The pledge comes after Wendy Williams, in her critical independent review of the department's handling of the Windrush scandal, recommended a full review of the policy - now branded "compliant environment".
The strategy, announced by the then home secretary Theresa May in 2012, aims through a series of administrative and legal measures to make staying in the UK as difficult as possible for people who do not have leave to remain in the hope they will depart the country of their own accord.
Ms Patel said: "What happened to the Windrush generation is unspeakable and no-one with a legal right to be here should ever have been penalised.
"I've tasked my officials to undertake a full evaluation of the compliant environment policy and measures individually (and cumulatively) to make sure the crucial balance is right.
"I have asked them to evaluate the changes that were made to immigration and nationality laws over successive governments to ensure that they are fit for purpose for today's world."
Ms Patel previously said Ms Williams was "just a fraction away from even calling the Home Office institutionally racist", describing the scandal as a "stain on this department".

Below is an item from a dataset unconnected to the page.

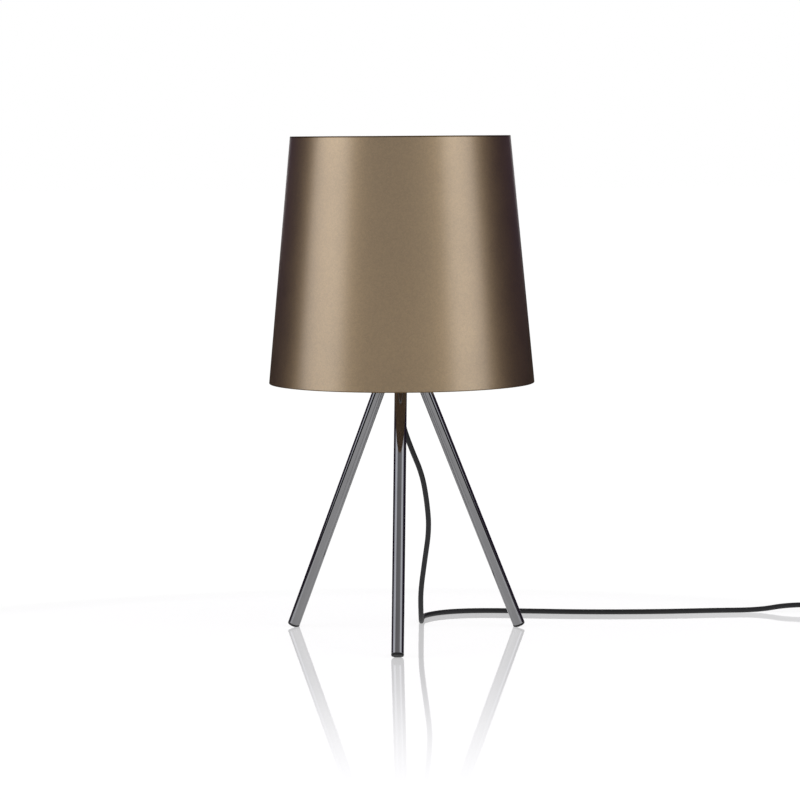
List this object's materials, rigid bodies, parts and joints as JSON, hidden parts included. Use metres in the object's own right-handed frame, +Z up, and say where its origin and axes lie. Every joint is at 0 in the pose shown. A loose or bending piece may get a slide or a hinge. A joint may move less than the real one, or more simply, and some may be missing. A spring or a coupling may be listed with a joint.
{
  "type": "tripod table lamp",
  "caption": "Table lamp: tapered metal shade on a tripod of slim splayed tubes, screw bulb, lead with rocker switch and mains plug.",
  "frame": {"origin": "on the floor under the lamp's axis, midway between the three feet", "axes": "+Z up along the shade's axis; the front leg points along -Y, the other two at 120 degrees to it; the lead runs off towards +X"},
  "size_m": [0.8049, 0.3586, 0.5681],
  "materials": {
    "shade_bronze": "satin metallic bronze paint with fine flake, in and outside",
    "black_nickel": "polished black nickel plating",
    "black_rubber": "matte black rubber",
    "black_plastic": "satin black moulded plastic",
    "cord_black": "matte black cord sheath",
    "zinc_steel": "zinc plated steel",
    "brass": "bare brass",
    "ceramic": "glazed white ceramic",
    "bulb_glass": "clear glass",
    "bulb_metal": "thin rolled aluminium",
    "black_glass": "black glass insulator",
    "filament": "yellow phosphor coating",
    "wire_brown": "brown wire insulation",
    "wire_blue": "blue wire insulation",
    "tie_black": "black strap"
  },
  "bodies": {
    "lamp": {"hub": "black_nickel", "leg_front": "black_nickel", "leg_right": "black_nickel", "leg_left": "black_nickel", "hub_nipple": "zinc_steel", "hub_nut": "zinc_steel", "hub_washer": "zinc_steel", "leg_grub_screws": "zinc_steel", "switch_screws": "zinc_steel", "switch_rocker_pin": "zinc_steel", "shade_spokes": "zinc_steel", "shade_hoop": "zinc_steel", "carrier_ring": "zinc_steel", "leg_plug_front": "black_plastic", "leg_plug_right": "black_plastic", "leg_plug_left": "black_plastic", "cord_gland": "black_plastic", "holder_cap": "black_plastic", "holder_sleeve": "black_plastic", "ring_nut_lower": "black_plastic", "ring_nut_upper": "black_plastic", "switch_base": "black_plastic", "switch_cover": "black_plastic", "plug_body": "black_plastic", "foot_tip_front": "black_rubber", "foot_tip_right": "black_rubber", "foot_tip_left": "black_rubber", "strain_relief": "black_rubber", "switch_boot_lamp": "black_rubber", "switch_boot_plug": "black_rubber", "plug_boot": "black_rubber", "cord_inner": "cord_black", "cord_lead": "cord_black", "cord_loop": "cord_black", "cord_coil": "cord_black", "cord_tail": "cord_black", "wire_live": "wire_brown", "wire_neutral": "wire_blue", "holder_insert": "ceramic", "holder_screw_shell": "brass", "holder_centre_contact": "brass", "holder_side_strip": "brass", "holder_terminal_screws": "brass", "switch_terminals": "brass", "plug_pins": "brass", "shade": "shade_bronze", "cord_tie": "tie_black"},
    "bulb_carriage": {"bulb_contact": "brass"},
    "bulb": {"bulb_insulator": "black_glass", "bulb_cap": "bulb_metal", "bulb_globe": "bulb_glass", "bulb_stem": "bulb_glass", "bulb_filaments": "filament"},
    "rocker": {"switch_rocker": "black_plastic"}
  },
  "joints": [
    {"name": "bulb_travel", "type": "slide", "parent": "lamp", "child": "bulb_carriage", "axis": [0, 0, 1], "range_m": [0, 0.01815]},
    {"name": "bulb_turn", "type": "hinge", "parent": "bulb_carriage", "child": "bulb", "pos_m": [0, 0, 0.3516], "axis": [0, 0, 1], "range_deg": [0, 1800]},
    {"name": "switch_rock", "type": "hinge", "parent": "lamp", "child": "rocker", "pos_m": [0.535, 0.187, 0.016], "axis": [0, 1, 0], "range_deg": [0, 16]}
  ],
  "couplings": [
    {"joint": "bulb_travel", "follows": "bulb_turn", "m_per_rad": 0.00057773}
  ]
}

She told MPs the scandal "scars" the Home Office "significantly", adding her commitment to changing the department is "fundamentally solid and firm".
Ms Williams will return to the Home Office in September 2021 to review progress, Ms Patel said, adding: "I am confident she will find the start of a genuine cultural shift within the department - a Home Office that is working hard to be more diverse, more compassionate and worthy of the trust of the communities it serves."
Her ambition is for "a fair, humane, compassionate and outward-looking Home Office that represents people from every corner of our diverse society", Ms Patel said.
Mandatory training is being brought in for staff to make sure everyone in the department "understands and appreciates" the country's history of migration and race.
She told MPs everyone in the department must "see a face behind the case", adding: "The injustices of Windrush did not happen because Home Office staff were bad people, but because staff themselves were caught up in a system where they did not feel they had the permission to bring personal judgment to bear."
There will also be a series of "reconciliation events" to help "rebuild the relationship" between the department and victims.
Acknowledging there is a lack of diversity in senior leadership in the department, Ms Patel said: "I have raised this at a senior management level in my own department that particularly with our own staff members from black, Asian, minority ethnic communities, that are actually stuck at certain grades in my department.
"That is not acceptable at all, it really isn't."
She added that there were "simply not enough individuals from black, Asian or minority ethnic staff working at the top in senior roles and there are far too many times where I am the only non-white face in the room".
Shadow home secretary Nick Thomas-Symonds said the Windrush scandal "must lead to real and lasting change" and said ministers "must get a grip" of the compensation scheme for victims.
Last week Ms Patel said she wanted to see the compensation scheme process "sped up", adding that it was "absolutely unacceptable" that some victims had died before receiving payments.
Campaigner Patrick Vernon accused Ms Patel's statement of paying "lip service" to the review but not responding to the "urgency" of the matter, adding: "The victims of the scandal should not have to wait any longer for justice."